Written instruction:
Starting at the line containing "for thing in", please quote every line up to and including the line containing "imported CAD frame.", exactly, and nothing beyond.

Recorded information:
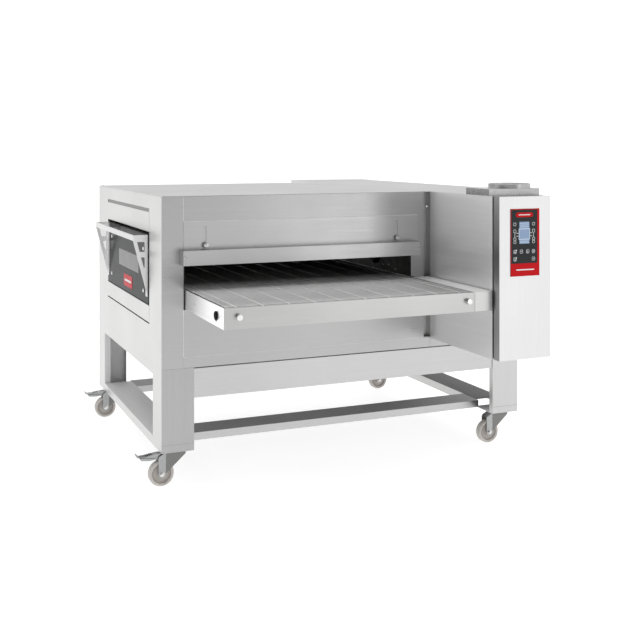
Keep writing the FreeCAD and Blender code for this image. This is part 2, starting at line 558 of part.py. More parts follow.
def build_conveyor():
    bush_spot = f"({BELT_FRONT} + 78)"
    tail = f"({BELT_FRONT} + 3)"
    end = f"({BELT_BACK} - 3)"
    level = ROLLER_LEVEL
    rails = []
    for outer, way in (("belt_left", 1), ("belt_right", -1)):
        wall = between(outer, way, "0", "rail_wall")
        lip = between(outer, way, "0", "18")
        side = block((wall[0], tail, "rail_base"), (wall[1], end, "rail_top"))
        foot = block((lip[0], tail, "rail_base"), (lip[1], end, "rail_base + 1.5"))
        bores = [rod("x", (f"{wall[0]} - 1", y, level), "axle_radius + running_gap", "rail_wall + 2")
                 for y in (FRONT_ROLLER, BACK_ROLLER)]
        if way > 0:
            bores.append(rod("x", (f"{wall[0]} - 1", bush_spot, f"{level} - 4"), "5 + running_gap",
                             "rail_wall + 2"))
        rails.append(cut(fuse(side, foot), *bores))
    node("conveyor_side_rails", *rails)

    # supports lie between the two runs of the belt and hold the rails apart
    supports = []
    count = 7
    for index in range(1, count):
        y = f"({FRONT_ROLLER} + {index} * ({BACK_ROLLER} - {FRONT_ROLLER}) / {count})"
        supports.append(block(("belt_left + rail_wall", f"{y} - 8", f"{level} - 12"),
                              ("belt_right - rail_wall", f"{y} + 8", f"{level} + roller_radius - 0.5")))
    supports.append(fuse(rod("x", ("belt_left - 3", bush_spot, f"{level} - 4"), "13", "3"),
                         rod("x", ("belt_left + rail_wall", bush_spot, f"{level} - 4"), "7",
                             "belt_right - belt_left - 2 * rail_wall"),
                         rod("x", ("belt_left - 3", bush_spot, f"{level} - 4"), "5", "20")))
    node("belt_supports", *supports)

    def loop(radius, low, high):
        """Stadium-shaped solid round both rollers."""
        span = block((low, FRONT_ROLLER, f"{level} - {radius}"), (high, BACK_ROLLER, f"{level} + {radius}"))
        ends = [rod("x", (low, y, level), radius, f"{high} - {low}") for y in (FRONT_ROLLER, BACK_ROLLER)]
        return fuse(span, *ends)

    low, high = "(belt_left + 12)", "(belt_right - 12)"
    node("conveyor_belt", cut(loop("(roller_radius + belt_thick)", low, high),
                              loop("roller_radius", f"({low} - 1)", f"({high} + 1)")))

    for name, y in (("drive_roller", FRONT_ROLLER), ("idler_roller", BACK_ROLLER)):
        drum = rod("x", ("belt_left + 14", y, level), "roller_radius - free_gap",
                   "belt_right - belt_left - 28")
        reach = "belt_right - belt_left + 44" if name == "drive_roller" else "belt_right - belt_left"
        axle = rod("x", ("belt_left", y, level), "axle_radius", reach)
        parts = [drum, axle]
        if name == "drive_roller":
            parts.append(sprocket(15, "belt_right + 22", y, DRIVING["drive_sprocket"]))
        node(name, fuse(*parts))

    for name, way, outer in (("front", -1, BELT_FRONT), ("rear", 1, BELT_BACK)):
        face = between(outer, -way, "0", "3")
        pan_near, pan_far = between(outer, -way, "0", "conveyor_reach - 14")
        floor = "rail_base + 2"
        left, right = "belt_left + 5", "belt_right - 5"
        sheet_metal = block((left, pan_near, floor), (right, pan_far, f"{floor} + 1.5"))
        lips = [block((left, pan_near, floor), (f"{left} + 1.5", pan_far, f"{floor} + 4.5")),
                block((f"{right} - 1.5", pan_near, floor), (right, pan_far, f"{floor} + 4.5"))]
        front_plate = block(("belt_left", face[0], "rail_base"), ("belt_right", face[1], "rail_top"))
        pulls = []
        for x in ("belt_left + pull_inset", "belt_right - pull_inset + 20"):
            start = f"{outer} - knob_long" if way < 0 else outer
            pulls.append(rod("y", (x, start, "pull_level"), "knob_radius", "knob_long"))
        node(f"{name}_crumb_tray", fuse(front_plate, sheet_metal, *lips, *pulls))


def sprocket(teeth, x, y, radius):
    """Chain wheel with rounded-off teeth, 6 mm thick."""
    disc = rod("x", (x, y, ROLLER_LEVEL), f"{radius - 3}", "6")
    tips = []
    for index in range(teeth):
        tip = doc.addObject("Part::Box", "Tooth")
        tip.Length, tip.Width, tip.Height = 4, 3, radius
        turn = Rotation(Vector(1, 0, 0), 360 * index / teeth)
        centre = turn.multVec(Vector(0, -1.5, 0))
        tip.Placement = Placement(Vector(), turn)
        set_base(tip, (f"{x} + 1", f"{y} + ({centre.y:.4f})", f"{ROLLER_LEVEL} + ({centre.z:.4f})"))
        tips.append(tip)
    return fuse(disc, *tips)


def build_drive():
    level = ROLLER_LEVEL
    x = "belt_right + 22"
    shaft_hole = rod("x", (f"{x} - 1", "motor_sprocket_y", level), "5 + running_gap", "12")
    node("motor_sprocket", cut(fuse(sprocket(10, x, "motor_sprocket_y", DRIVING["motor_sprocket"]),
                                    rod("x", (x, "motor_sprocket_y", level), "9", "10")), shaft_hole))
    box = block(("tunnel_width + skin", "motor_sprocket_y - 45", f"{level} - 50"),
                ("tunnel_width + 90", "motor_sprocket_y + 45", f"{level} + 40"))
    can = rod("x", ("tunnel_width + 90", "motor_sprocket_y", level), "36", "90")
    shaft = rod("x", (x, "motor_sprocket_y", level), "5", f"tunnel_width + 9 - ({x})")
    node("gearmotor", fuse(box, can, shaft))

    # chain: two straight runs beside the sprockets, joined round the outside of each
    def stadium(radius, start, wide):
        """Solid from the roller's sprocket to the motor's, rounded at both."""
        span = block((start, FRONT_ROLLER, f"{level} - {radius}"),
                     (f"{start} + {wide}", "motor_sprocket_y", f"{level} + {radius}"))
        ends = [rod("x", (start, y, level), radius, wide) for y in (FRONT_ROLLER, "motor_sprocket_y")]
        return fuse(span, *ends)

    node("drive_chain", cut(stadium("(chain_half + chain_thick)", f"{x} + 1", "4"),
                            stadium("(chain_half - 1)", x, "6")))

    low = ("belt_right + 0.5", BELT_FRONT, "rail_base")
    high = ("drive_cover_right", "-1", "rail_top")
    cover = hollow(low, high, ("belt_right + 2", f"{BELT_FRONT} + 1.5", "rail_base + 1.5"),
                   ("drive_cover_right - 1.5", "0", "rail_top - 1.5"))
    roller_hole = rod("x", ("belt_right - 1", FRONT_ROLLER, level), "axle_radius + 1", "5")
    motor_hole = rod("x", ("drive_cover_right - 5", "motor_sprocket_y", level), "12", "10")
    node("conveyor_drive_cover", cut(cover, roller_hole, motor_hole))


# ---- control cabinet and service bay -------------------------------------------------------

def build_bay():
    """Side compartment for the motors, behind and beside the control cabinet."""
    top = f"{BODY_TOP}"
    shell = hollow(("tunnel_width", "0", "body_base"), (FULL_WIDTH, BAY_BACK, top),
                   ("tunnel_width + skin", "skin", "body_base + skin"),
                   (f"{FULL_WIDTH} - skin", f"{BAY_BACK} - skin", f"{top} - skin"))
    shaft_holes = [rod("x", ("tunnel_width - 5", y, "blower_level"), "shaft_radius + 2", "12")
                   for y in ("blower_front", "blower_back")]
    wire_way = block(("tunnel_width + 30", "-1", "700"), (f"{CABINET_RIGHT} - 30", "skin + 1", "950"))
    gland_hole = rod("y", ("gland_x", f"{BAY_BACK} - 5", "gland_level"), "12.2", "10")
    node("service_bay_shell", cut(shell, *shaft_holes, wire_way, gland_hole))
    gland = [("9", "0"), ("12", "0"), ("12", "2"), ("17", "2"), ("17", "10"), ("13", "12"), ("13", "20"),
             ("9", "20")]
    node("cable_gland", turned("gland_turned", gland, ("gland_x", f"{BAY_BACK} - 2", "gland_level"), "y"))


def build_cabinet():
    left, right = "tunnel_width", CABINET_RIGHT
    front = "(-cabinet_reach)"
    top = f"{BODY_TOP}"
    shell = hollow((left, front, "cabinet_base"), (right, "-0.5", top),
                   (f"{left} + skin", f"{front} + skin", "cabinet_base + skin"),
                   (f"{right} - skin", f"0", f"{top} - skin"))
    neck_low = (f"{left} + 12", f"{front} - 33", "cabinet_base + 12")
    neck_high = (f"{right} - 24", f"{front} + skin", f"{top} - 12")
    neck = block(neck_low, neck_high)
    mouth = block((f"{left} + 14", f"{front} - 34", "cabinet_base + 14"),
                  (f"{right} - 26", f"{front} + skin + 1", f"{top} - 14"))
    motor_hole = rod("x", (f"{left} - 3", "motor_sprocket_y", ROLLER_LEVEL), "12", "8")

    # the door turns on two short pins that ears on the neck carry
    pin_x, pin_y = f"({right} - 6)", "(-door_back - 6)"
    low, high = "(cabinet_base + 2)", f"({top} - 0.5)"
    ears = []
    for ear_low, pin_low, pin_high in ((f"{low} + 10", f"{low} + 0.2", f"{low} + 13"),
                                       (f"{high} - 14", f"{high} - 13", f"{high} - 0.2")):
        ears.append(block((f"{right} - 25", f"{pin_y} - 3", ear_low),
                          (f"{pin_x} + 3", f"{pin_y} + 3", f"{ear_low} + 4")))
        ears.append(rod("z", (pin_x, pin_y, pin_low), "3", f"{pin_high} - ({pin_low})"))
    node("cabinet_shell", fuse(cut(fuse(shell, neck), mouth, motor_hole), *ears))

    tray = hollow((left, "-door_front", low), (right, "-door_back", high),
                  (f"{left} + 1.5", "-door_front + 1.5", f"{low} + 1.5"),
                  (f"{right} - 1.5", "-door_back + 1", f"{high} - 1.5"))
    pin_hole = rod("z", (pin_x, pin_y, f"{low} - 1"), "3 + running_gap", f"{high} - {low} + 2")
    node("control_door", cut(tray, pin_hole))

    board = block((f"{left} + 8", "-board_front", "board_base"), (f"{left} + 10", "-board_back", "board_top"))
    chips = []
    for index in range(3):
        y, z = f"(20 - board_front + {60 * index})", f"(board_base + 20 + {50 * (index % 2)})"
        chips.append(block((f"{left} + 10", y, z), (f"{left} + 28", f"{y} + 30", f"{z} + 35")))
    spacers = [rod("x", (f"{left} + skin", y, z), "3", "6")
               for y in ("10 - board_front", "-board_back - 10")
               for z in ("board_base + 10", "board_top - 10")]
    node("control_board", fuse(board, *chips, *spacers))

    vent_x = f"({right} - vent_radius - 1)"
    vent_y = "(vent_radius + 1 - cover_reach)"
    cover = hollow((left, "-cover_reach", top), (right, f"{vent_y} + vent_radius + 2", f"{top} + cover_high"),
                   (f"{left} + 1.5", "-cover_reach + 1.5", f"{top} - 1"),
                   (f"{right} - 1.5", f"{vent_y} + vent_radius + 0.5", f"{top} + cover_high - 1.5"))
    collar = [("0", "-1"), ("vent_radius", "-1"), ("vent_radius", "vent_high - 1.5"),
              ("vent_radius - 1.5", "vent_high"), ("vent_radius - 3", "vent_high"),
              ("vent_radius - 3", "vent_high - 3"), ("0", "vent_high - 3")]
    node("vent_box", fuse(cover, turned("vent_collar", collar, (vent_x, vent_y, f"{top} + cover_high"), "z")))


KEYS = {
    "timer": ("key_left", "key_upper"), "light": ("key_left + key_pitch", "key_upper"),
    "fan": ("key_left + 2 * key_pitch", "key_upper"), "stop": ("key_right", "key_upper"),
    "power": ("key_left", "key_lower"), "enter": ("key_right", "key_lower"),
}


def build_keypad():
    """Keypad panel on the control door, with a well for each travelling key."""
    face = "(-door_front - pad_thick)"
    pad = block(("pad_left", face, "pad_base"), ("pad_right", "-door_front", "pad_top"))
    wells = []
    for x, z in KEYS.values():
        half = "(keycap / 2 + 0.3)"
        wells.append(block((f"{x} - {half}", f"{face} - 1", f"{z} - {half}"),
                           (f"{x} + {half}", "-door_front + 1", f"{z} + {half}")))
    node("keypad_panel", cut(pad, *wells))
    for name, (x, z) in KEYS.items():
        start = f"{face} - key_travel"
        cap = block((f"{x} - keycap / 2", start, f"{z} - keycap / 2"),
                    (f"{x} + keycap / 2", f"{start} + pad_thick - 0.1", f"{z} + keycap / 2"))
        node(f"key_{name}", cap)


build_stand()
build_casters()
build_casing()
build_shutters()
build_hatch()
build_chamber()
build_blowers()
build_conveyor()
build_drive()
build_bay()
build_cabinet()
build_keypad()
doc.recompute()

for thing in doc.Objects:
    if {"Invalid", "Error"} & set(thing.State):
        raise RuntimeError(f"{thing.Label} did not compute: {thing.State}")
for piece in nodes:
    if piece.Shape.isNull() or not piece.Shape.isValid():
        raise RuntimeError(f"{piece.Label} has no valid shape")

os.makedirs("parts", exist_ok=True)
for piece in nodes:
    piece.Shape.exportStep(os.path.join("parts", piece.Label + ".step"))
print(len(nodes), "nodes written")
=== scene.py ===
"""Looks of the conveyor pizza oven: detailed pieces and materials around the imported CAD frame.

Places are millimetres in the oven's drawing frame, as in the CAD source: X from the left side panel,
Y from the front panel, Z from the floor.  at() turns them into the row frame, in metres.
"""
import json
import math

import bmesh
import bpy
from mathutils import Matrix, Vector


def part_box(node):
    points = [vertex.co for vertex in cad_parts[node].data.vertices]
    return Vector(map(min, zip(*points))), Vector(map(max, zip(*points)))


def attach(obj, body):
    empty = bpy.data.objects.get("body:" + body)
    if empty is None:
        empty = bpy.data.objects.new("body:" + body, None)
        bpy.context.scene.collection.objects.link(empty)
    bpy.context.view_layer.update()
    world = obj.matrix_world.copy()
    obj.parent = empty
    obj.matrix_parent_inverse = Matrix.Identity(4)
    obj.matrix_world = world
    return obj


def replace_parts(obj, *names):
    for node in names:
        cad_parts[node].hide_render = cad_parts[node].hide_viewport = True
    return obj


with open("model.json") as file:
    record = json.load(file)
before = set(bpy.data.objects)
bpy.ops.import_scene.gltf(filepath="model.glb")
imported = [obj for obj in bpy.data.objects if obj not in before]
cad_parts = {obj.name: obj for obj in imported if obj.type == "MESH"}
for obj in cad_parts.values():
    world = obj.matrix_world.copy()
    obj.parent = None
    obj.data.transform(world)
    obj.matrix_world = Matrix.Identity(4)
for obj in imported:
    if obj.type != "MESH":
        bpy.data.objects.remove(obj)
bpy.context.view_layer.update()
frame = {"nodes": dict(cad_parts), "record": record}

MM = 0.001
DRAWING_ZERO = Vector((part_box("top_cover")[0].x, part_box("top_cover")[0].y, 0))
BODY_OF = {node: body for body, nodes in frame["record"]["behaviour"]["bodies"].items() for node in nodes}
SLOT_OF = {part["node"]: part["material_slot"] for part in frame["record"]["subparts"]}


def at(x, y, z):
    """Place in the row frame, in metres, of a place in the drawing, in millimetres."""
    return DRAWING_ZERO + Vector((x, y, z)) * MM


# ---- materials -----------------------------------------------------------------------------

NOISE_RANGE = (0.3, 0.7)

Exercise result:
for thing in doc.Objects:
    if {"Invalid", "Error"} & set(thing.State):
        raise RuntimeError(f"{thing.Label} did not compute: {thing.State}")
for piece in nodes:
    if piece.Shape.isNull() or not piece.Shape.isValid():
        raise RuntimeError(f"{piece.Label} has no valid shape")

os.makedirs("parts", exist_ok=True)
for piece in nodes:
    piece.Shape.exportStep(os.path.join("parts", piece.Label + ".step"))
print(len(nodes), "nodes written")
=== scene.py ===
"""Looks of the conveyor pizza oven: detailed pieces and materials around the imported CAD frame.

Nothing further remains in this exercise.